Another vaccination policy upheld in arbitration decision

Ontario company requires employees to have third dose or 'booster' shot

Another vaccination policy upheld in arbitration decision
Brittany Taylor

Last year, we wrote a post summarizing several arbitration awards which dealt with the enforceability of vaccination policies in the workplace. Unsurprisingly, the results were mixed, depending largely on the nature of the workplace (including the degree of risk present) and the level of restriction that was sought to be imposed (for example, mandatory vaccination versus vaccinate or test policies).

Since then, we have seen additional arbitration decisions considering this issue, most recently in Power Workers’ Union v Elexicon Energy Inc.


As with the other arbitration decisions we have reported on, this grievance arose in the context of the union challenging the vaccination policy introduced by the employer, a local energy distributor serving multiple areas. The vaccination policy was first introduced by the employer in October 2021, before the omicron variant became the dominant strain circulating in Ontario.

Prior to introducing the vaccination policy, the employer had implemented a number of other health and safety measures, including masking, physical distancing, testing and remote work arrangements. However, given that most employees worked in close contact with each other and members of the public, the risk of transmission was still significant.

As a result, the company introduced a policy requiring that all employees have “full vaccination status”, defined as two doses and any additional vaccinations recommended by governmental or healthcare authorities, by Jan. 7, 2022. With the rapid rise of the omicron variant in Ontario, and consistent with the Ontario government’s recommendations, the company relied on its policy to require that all employees were also required to get a third or “booster” dose.

In challenging the policy, the union argued that mandatory vaccination was unreasonable in the circumstances, and further objected to the requirement in the policy that unvaccinated employees, or those unwilling to disclose their vaccination status, pay the cost of rapid antigen testing and make a contribution towards the cost of PCR testing.


The arbitrator ultimately held that the policy was enforceable, with two caveats further described below, and dismissed the grievance.

At the outset, the arbitrator recognized that the rapid spread of the omicron variant had dramatically changed the dynamic and circumstances that the employer had been contemplating at the time that the policy was introduced.
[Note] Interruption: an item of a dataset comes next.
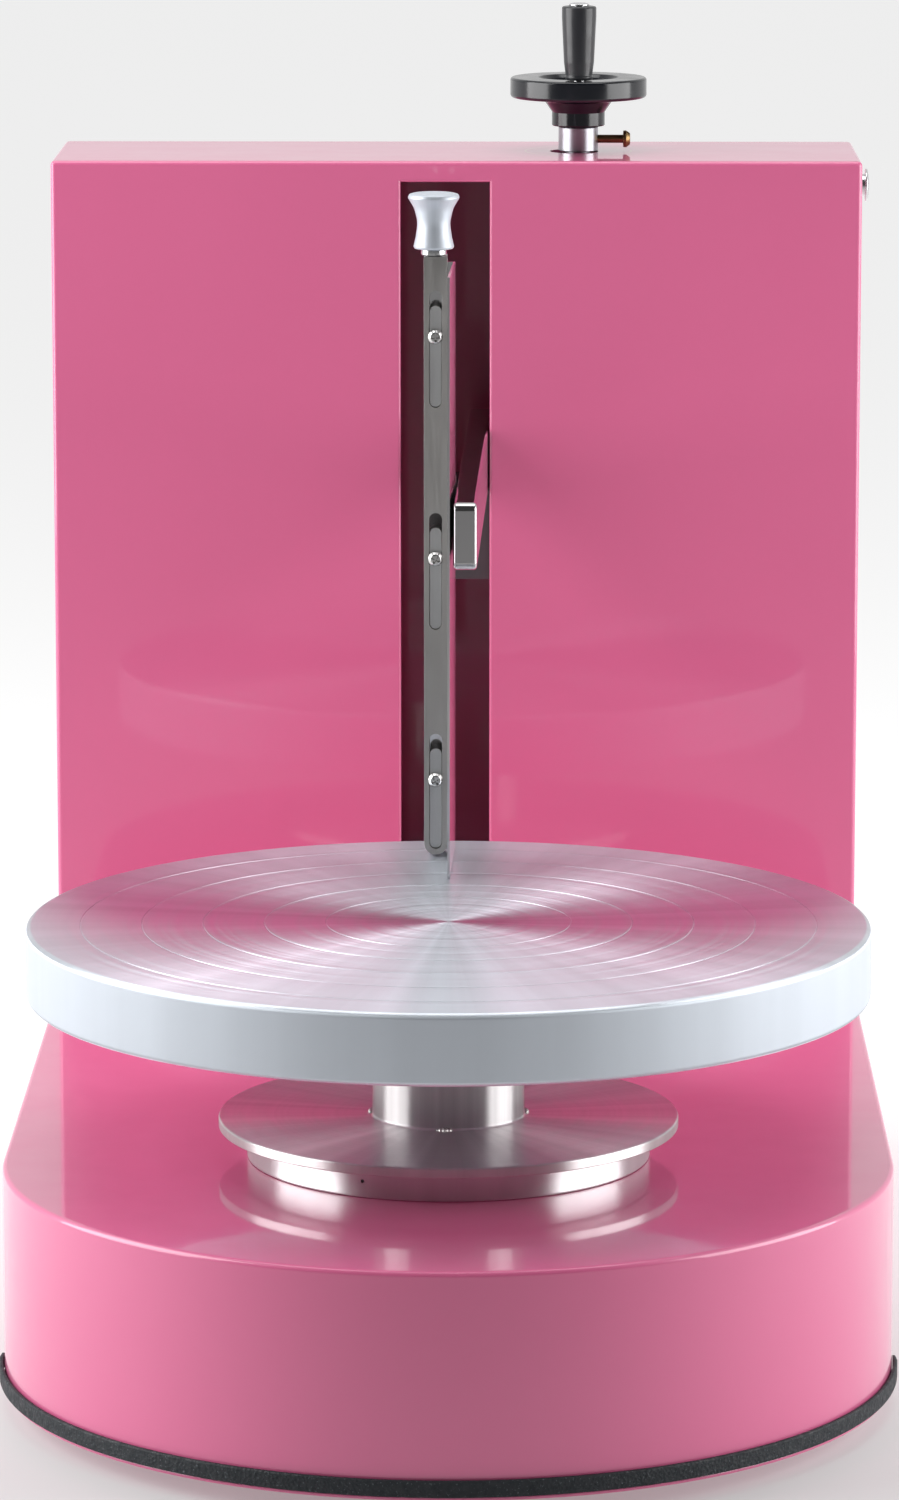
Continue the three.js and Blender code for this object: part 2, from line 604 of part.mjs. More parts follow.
function buildHandwheel() {
  const collarBottom = UPPER_BLOCK_BOTTOM + SCREW_BEARING_HEIGHT + 2;
  const journal = 5;
  const screw = turned([
    [0, LOWER_BLOCK_TOP - SCREW_BEARING_HEIGHT + GAP],
    [journal, LOWER_BLOCK_TOP - SCREW_BEARING_HEIGHT + GAP],
    [journal, LOWER_BLOCK_TOP + 0.5],
    [SCREW_RADIUS, LOWER_BLOCK_TOP + 0.5],
    [SCREW_RADIUS, UPPER_BLOCK_BOTTOM - 0.5],
    [journal, UPPER_BLOCK_BOTTOM - 0.5],
    [journal, HANDWHEEL_TOP - 12],
    [0, HANDWHEEL_TOP - 12],
  ], 16, SCREW_X, SCREW_Y);
  add('lead_screw', screw, stainless);

  const screwZ = 488.7; // brass screw through the collar
  const screwHole = alongX(cylinder(2.2, 5, 15, 12)).translate([SCREW_X, SCREW_Y, screwZ]);
  const collar = ring(COLLAR_RADIUS, journal + GAP, collarBottom, COLLAR_TOP, 24, SCREW_X, SCREW_Y)
    .subtract(screwHole);
  add('shaft_collar', collar, stainless);
  const lockScrew = alongX(panScrew(3.95, 3.2, 1.9, 15))
    .translate([SCREW_X + 20.8, SCREW_Y, screwZ]);
  add('collar_screw', lockScrew, brass);

  const hubBottom = COLLAR_TOP + GAP;
  const bore = journal + GAP;
  const wheel = turned([
    [0, HANDWHEEL_TOP - 11.7],
    [bore, HANDWHEEL_TOP - 11.7],
    [bore, hubBottom],
    [12.25, hubBottom],
    [12.25, 501.3],
    [15.25, 506.2],
    [20, 507.6],
    [HANDWHEEL_RADIUS - 1, 507.4],
    [HANDWHEEL_RADIUS, 508.4],
    [HANDWHEEL_RADIUS, HANDWHEEL_TOP - 1],
    [HANDWHEEL_RADIUS - 1, HANDWHEEL_TOP],
    [18, HANDWHEEL_TOP],
    [17, HANDWHEEL_TOP - 1],
    [15, HANDWHEEL_TOP - 4.5],
    [0, HANDWHEEL_TOP - 5],
  ], 28, SCREW_X, SCREW_Y);
  const boltHole = cylinder(3.3, HANDWHEEL_TOP - 7, HANDWHEEL_TOP + 5, 16, SCREW_X, SCREW_Y - CRANK_RADIUS);
  add('handwheel', wheel.subtract(boltHole), blackPlastic);

  const bolt = turned([
    [0, HANDWHEEL_TOP - 6.5],
    [3, HANDWHEEL_TOP - 6.5],
    [3, CRANK_TOP + 0.5],
    [4.8, CRANK_TOP + 0.5],
    [4.8, CRANK_TOP + 1.3],
    [4.2, CRANK_TOP + 1.7],
    [0, CRANK_TOP + 1.7],
  ], 16, SCREW_X, SCREW_Y - CRANK_RADIUS);
  add('crank_bolt', bolt, stainless);
  const grip = turned([
    [3.3, HANDWHEEL_TOP + 0.4],
    [6.2, HANDWHEEL_TOP + 0.4],
    [6.5, HANDWHEEL_TOP + 1.5],
    [7.6, HANDWHEEL_TOP + 13],
    [7.9, CRANK_TOP - 4],
    [7.8, CRANK_TOP - 0.8],
    [6.9, CRANK_TOP + 0.2],
    [3.3, CRANK_TOP + 0.2],
    [3.3, HANDWHEEL_TOP + 0.4],
  ], 20, SCREW_X, SCREW_Y - CRANK_RADIUS);
  add('crank_handle', grip, blackPlastic);
}

// ---- Carriage and arm -----------------------------------------------------------------------

// The arm lies on a ledge at the left of the block and of the bracket in front of it.
function buildCarriage() {
  const armRoom = box([BRACKET_LEFT - 5, ARM_SIDE + ARM_STEP], [300, 420], [ARM_BOTTOM - GAP, ARM_TOP + 5]);
  const bushRadius = 9.7;
  let block = box([BRACKET_LEFT, CARRIAGE_RIGHT], [CARRIAGE_FRONT, CARRIAGE_BACK], [CARRIAGE_BOTTOM, CARRIAGE_TOP])
    .subtract(armRoom)
    .subtract(cylinder(11.5, 200, 400, 20, SCREW_X, SCREW_Y));
  ROD_XS.forEach((x, index) => {
    block = block.subtract(cylinder(bushRadius + GAP, 200, 400, 16, x, SCREW_Y));
    const bush = ring(bushRadius, ROD_RADIUS + GAP, CARRIAGE_BOTTOM - 1, CARRIAGE_TOP + 1, 16, x, SCREW_Y);
    add(`carriage_bush_${index === 0 ? 'left' : 'right'}`, bush, stainless);
  });
  add('carriage_block', block, castIron);

  const nutBore = SCREW_RADIUS + GAP;
  const nut = turned([
    [nutBore, CARRIAGE_BOTTOM - 6],
    [16, CARRIAGE_BOTTOM - 6],
    [16, CARRIAGE_BOTTOM - GAP],
    [11, CARRIAGE_BOTTOM - GAP],
    [11, CARRIAGE_TOP - 30],
    [nutBore, CARRIAGE_TOP - 30],
    [nutBore, CARRIAGE_BOTTOM - 6],
  ], 20, SCREW_X, SCREW_Y);
  add('lift_nut', nut, brass);

  const bracket = box(
    [BRACKET_LEFT, BRACKET_RIGHT],
    [BRACKET_FRONT, CARRIAGE_FRONT - GAP],
    [BRACKET_BOTTOM, CARRIAGE_TOP],
  ).subtract(armRoom.translate([-ARM_STEP, 0, 0]));
  add('arm_bracket', bracket, darkSteel);
}

const MOUNT_BACK = 182;

function buildArm() {
  const side = new THREE.Shape(); // the arm's side view, in y and z
  side.moveTo(ARM_FRONT + ARM_CORNER, ARM_BOTTOM);
  side.lineTo(ARM_BACK, ARM_BOTTOM);
  side.lineTo(ARM_BACK, ARM_TOP);
  side.lineTo(ARM_FRONT + ARM_CORNER, ARM_TOP);
  side.absarc(ARM_FRONT + ARM_CORNER, ARM_TOP - ARM_CORNER, ARM_CORNER, Math.PI / 2, Math.PI, false);
  side.absarc(ARM_FRONT + ARM_CORNER, ARM_BOTTOM + ARM_CORNER, ARM_CORNER, Math.PI, 1.5 * Math.PI, false);
  const pivot = [(ARM_LEFT + ARM_RIGHT) / 2, ARM_FRONT];
  const arm = prism(side, ARM_LEFT, ARM_RIGHT, 6)
    .rotate([90, 0, 90])
    .translate([-pivot[0], -pivot[1], 0])
    .rotate([0, 0, -ARM_YAW])
    .translate([pivot[0], pivot[1], 0]);
  add('lift_arm', arm, stainless);
}

// The mount joins the bar to the arm through a notch in the blade's flange.
function buildScraper() {
  const barBack = BAR_FRONT + BAR_DEPTH;
  const middle = (BAR_LEFT + BAR_RIGHT) / 2;
  let bar = slotAlongY(middle, (BAR_RIGHT - BAR_LEFT) / 2, BAR_BOTTOM, BAR_TOP + 10, BAR_FRONT, barBack)
    .intersect(box([BAR_LEFT, BAR_RIGHT], [BAR_FRONT, barBack], [BAR_BOTTOM, BAR_TOP]))
    .add(box([BAR_LEFT, BAR_RIGHT], [BAR_FRONT, barBack], [BAR_BOTTOM + 6, BAR_TOP]));
  for (const [z0, z1] of BAR_SLOTS) {
    bar = bar.subtract(slotAlongY(middle, BAR_SLOT_HALF, z0, z1, BAR_FRONT - 5, barBack + 5));
  }
  add('scraper_bar', bar, stainless);

  const tongue = box([middle - 3.5, middle + 3.5], [barBack + GAP, barBack + 4], [352.5, 360]);
  const mount = box([BAR_LEFT, ARM_LEFT + 0.5], [barBack + 3, MOUNT_BACK], [336, 360])
    .add(tongue);
  add('scraper_mount', mount, darkSteel);

  const knobX = -7.8;
  const knobY = BAR_FRONT + BAR_DEPTH / 2;
  const washerTop = BAR_TOP + 2.7;
  add('knob_washer', ring(5.6, 2.3, BAR_TOP + GAP, washerTop, 16, knobX, knobY), stainless);
  const knob = turned([
    [0, washerTop + GAP],
    [8.3, washerTop + GAP],
    [8.7, washerTop + 1],
    [7.6, washerTop + 5],
    [6.9, washerTop + 11],
    [7.7, washerTop + 15.5],
    [9.8, washerTop + 20],
    [11.3, washerTop + 22.2],
    [11, washerTop + 23.2],
    [9.5, washerTop + 24],
    [0, washerTop + 24],
  ], 18, knobX, knobY);
  add('grip_knob', knob, turnedAluminium);
}

// The blade is a sheet that runs back beside the bar and turns behind it as a flange. The sheet
// leans a little to the right towards the back.
function buildBlade() {
  const flangeBack = FLANGE_FRONT_Y + BLADE_THICKNESS;
  const plan = new THREE.Shape();
  plan.moveTo(BLADE_RIGHT - BLADE_THICKNESS, BLADE_FRONT);
  plan.lineTo(BLADE_RIGHT, BLADE_FRONT);
  plan.lineTo(BLADE_RIGHT + BLADE_LEAN, flangeBack);
  plan.lineTo(BAR_LEFT + 1, flangeBack);
  plan.lineTo(BAR_LEFT + 1, FLANGE_FRONT_Y);
  plan.lineTo(BLADE_RIGHT + BLADE_LEAN - BLADE_THICKNESS, FLANGE_FRONT_Y);
  plan.closePath();
  const middle = (BAR_LEFT + BAR_RIGHT) / 2;
  const notch = box([BAR_LEFT - 5, BAR_RIGHT], [FLANGE_FRONT_Y - GAP, flangeBack + 1], [335, 361]);
  let blade = prism(plan, BAR_BOTTOM, BLADE_TOP).subtract(notch);
  BLADE_SCREW_HEIGHTS.forEach((z) => {
    blade = blade.subtract(alongY(cylinder(2.3, 140, 160, 16)).translate([middle, 0, z]));
  });
  add('scraper_blade', blade, stainless);
  BLADE_SCREW_HEIGHTS.forEach((z, index) => {
    const screw = panScrew(3.25, 2.3, 2, BAR_DEPTH + 3)
      .rotate([90, 0, 0])
      .translate([middle, BAR_FRONT - GAP, z]);
    add(`blade_screw_${index + 1}`, screw, stainless);
  });
}

// ---- Assembly -------------------------------------------------------------------------------

buildBase();
buildTrim();
buildFeet();
buildColumn();
buildRearCover();
buildBearingSeat();
buildTurntable();
buildDrive();
buildElectronics();
buildControls();
buildLiftFrame();
buildHandwheel();
buildCarriage();
buildArm();
buildScraper();
buildBlade();

const trimReach = BASE_RADIUS + TRIM_STANDOFF + TRIM_THICKNESS;
machine.position.set(
  (trimReach - BASE_RADIUS - SIDE_BUTTON_REACH) / 2,
  (trimReach - NOSE_Y - COLUMN_BACK - SPEED_KNOB_REACH) / 2,
  0,
);

const turntable = new THREE.Group();
turntable.add(machine);

export default turntable;
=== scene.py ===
"""A cake icing turntable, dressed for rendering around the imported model.

Pieces are built in millimetres about the plate's axis (x = y = 0, z from the floor, -Y the front),
and put into the frame's metres by make().
"""

import json
import math

import bmesh
import bpy
from mathutils import Matrix, Vector


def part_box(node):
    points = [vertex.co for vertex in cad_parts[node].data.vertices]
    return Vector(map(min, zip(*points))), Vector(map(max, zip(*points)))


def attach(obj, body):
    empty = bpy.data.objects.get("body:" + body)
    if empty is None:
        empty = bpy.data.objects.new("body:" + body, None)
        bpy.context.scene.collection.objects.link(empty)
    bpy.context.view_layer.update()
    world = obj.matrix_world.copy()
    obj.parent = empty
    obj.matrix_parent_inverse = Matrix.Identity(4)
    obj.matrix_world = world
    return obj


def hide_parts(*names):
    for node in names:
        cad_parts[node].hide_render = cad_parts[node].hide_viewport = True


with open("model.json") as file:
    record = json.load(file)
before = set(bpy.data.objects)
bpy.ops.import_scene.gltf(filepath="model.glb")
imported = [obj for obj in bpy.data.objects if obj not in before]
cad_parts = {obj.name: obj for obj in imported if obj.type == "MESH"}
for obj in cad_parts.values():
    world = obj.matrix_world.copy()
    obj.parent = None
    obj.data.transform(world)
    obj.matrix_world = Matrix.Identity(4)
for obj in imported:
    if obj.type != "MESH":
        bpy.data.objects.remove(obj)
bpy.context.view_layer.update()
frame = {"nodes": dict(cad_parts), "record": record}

MM = 0.001
scene = bpy.context.scene
nodes = frame["nodes"]

# ---- Places read from the frame ----

plate_low, plate_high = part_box("turntable_plate")
AXIS = Vector(((plate_low.x + plate_high.x) / 2, (plate_low.y + plate_high.y) / 2, 0))


def span(node):
    """A CAD node's lowest and highest corners in millimetres about the plate's axis."""
    low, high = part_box(node)
    return (low - AXIS) / MM, (high - AXIS) / MM


def middle(node):
    low, high = span(node)
    return (low + high) / 2


# ---- Mesh helpers ----

ARC_STEPS = 5
CUT = 5.0  # how far a cutter stands out on both sides of the face that it cuts


def about(value, half):
    """The range that reaches half to both sides of a value."""
    return value - half, value + half


def make(name, bm, origin=(0, 0, 0), turn=None):
    """An object from a mesh in millimetres, turned about its own origin and put at origin."""
    bmesh.ops.recalc_face_normals(bm, faces=bm.faces)
    if turn is not None:
        bm.transform(turn)
    bmesh.ops.scale(bm, vec=(MM, MM, MM), verts=bm.verts)
    mesh = bpy.data.meshes.new(name)
    bm.to_mesh(mesh)
    bm.free()
    obj = bpy.data.objects.new(name, mesh)
    scene.collection.objects.link(obj)
    obj.location = AXIS + Vector(origin) * MM
    return obj


def soften(points, closed):
    """A 2-D line whose corners that carry a third number are rounded to that radius."""
    line = []
    count = len(points)
    for index, point in enumerate(points):
        corner = Vector(point[:2])
        if len(point) < 3 or (not closed and index in (0, count - 1)):
            line.append(corner)
            continue
        radius = point[2]
        before = (Vector(points[index - 1][:2]) - corner).normalized()
        after = (Vector(points[(index + 1) % count][:2]) - corner).normalized()
        half = before.angle(after) / 2
        centre = corner + (before + after).normalized() * radius / math.sin(half)
        start = corner + before * radius / math.tan(half) - centre
        end = corner + after * radius / math.tan(half) - centre
        for step in range(ARC_STEPS + 1):
            part = step / ARC_STEPS
            line.append(centre + start.lerp(end, part).normalized() * radius)
    return line


def bridge(bm, lower, upper):
    """Faces between two rings of points, where either may be one point."""
    count = max(len(lower), len(upper))
    for index in range(count):
        following = (index + 1) % count
        if len(lower) == 1:
            bm.faces.new((lower[0], upper[index], upper[following]))
        elif len(upper) == 1:
            bm.faces.new((lower[index], lower[following], upper[0]))
        else:
            bm.faces.new((lower[index], lower[following], upper[following], upper[index]))


def skin(bm, rings):
    """A closed skin over rings of points, with a flat face at each end."""
    for lower, upper in zip(rings, rings[1:]):
        bridge(bm, lower, upper)
    bm.faces.new(rings[0])
    bm.faces.new(rings[-1])


UPRIGHT = Matrix.Identity(4)
TO_X = Matrix.Rotation(math.pi / 2, 4, "Y")  # z becomes x
TO_FRONT = Matrix.Rotation(math.pi / 2, 4, "X")  # z becomes -y
TO_BACK = Matrix.Rotation(-math.pi / 2, 4, "X")  # z becomes y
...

As a result, the history leading up to implementation of the policy was less relevant than it would be in ordinary circumstances; the current overall circumstances in the community and the current circumstances of the employer had to be considered.

In finding that the policy was reasonable, the arbitrator first noted that the employer had an obligation under health and safety legislation to take every precaution reasonable in the circumstances to protect its workers. The union argued that there was no evidence that vaccinations would be more effective to prevent the spread of omicron than other measures.

In rejecting this argument, the arbitrator noted that it was “inconsistent on these facts with the precautionary principle which justifies that action be taken to protect employees where health and safety are threatened ‘even if it cannot be establishing with scientific certainty that there is a cause and effect relationship between the activity and the harm’.”

The second reason the arbitrator provided for upholding the policy related to the fact that the employer provided an essential service (the transmission of electricity in the community). In such circumstances, it was crucial that the employer have a workforce and could provide the services.

In this regard, the arbitrator noted: “The enormous transmissibility of the virus and the scientific data that third doses of the vaccine decrease significantly the likelihood of severe disease, means it is reasonable for an employee of an electrical utility with two doses to be required to have a third dose and for unvaccinated employees to have three doses to attempt as much as possible to preserve the health of the workforce.”

The arbitrator found, however, that the policy was not reasonable as it applied to:

  • unvaccinated employees working exclusively from home with no expectation of a return to the office until April at the earliest
  • employees who work exclusively outside or who can be accommodated such that they work exclusively outside.

The arbitrator did not find it necessary to determine the issue of who should have to pay for rapid antigen testing or contribute to the cost of PCR testing.

Key takeaways

This decision provides further support for the reasonableness of vaccination policies, including policies which incorporate a requirement for subsequent booster shots. However, it is important for all employers to remember that the context of the specific work environment is key when assessing whether a policy is vulnerable to challenge or not.

In addition to the specific context of the workplace itself, this decision suggests that arbitrators (and potentially judges) will also assess reasonableness in light of the current circumstances in effect at the time the policy is reviewed. This means that even a policy that was reasonable when it was introduced (for example, at the height of the omicron wave) could become unreasonable as time goes on and restrictions in the community at large continue to lessen. Employers would be wise to review their vaccination policy with an employment lawyer regularly to ensure they are not overreaching.

Finally, employers should keep in mind that this decision does not state that refusing to get vaccinated constitutes just cause for dismissal — it only addresses the reasonableness of the employer’s vaccination policy in the unique context of this particular workplace.